>> Begin Material
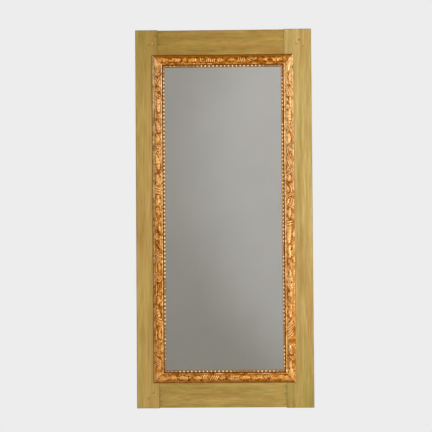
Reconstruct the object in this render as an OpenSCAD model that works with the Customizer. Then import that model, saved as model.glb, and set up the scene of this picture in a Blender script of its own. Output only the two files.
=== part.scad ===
// Tall rectangular wall mirror. Four painted boards make a flat frame, a carved and gilded
// moulding is laid round its opening with a string of beads at the sight edge, and the mirror
// plate lies behind them, wedged from the back and covered by three planks.
// X runs across, Z up, the front faces -Y and the wall is the plane y = 0.

/* [Boards] */
// Width over both stiles
frame_w = 700; // [620:5:820]
// Height of the stiles
frame_h = 1500; // [1200:10:1800]
// Thickness of the stiles and rails
board_t = 22; // [20:1:30]
// Width of the left stile
left_stile_w = 89; // [84:1:104]
// Width of the right stile
right_stile_w = 109; // [96:1:112]
// Width of the top rail
top_rail_w = 123; // [116:1:140]
// Width of the bottom rail
bottom_rail_w = 122; // [114:1:136]
// How far the rails stop short of the stile ends
rail_set_in = 2; // [0.5:0.5:5]
// Radius worn on the outer front edges
front_arris = 3; // [1:0.5:5]
// Radius on the outer back edges
back_arris = 1.5; // [0.5:0.5:3]

/* [Corner joints] */
// Length of each tenon
tenon_l = 68; // [56:1:76]
// Thickness of each tenon
tenon_t = 8; // [6:1:12]
// Shoulder above and below each tenon
tenon_shoulder = 6; // [4:1:10]
// Room round and beyond a tenon in its mortise
mortise_gap = 0.2; // [0.1:0.1:0.5]
// Diameter of the wooden pegs
peg_d = 7; // [5:0.5:9]
// Room round a peg, on the radius
peg_gap = 0.05; // [0.02:0.01:0.1]
// Outer peg of a joint, measured in from the stile's end
peg_from_end = 53; // [46:1:60]
// Distance along the stile from the outer peg to the inner one
peg_step = 55; // [40:1:56]
// Outer pegs of the left stile, measured from the joint line
left_peg_in = 19; // [12:1:30]
// Outer pegs of the right stile, measured from the joint line
right_peg_in = 50; // [20:1:52]
// Inner pegs of both stiles, measured from the joint line
inner_peg_in = 15; // [10:1:20]

/* [Moulding] */
// How far the moulding lies on the left stile
left_bearing = 21.5; // [20:0.5:28]
// How far the moulding lies on the right stile
right_bearing = 36.5; // [30:0.5:40]
// How far the moulding lies on each rail
rail_bearing = 24; // [22:0.5:30]
// Width of the moulding from its outer side to the beads
moulding_w = 38.5; // [36:0.5:46]
// Height of the carved roll above the boards
roll_h = 17; // [14:0.5:20]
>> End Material
— Exercise details —
Write out a verbatim copy of the data, beginning with its first line and ending with the line that contains "plane y = 0.".

— Solution for this problem —
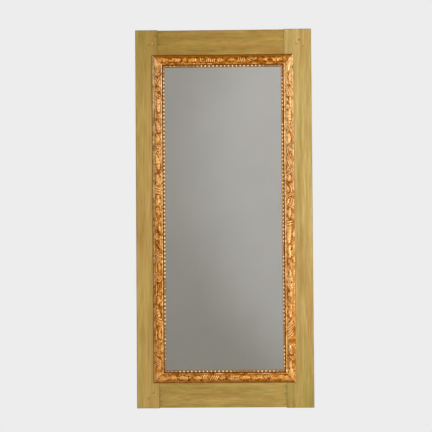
Reconstruct the object in this render as an OpenSCAD model that works with the Customizer. Then import that model, saved as model.glb, and set up the scene of this picture in a Blender script of its own. Output only the two files.
=== part.scad ===
// Tall rectangular wall mirror. Four painted boards make a flat frame, a carved and gilded
// moulding is laid round its opening with a string of beads at the sight edge, and the mirror
// plate lies behind them, wedged from the back and covered by three planks.
// X runs across, Z up, the front faces -Y and the wall is the plane y = 0.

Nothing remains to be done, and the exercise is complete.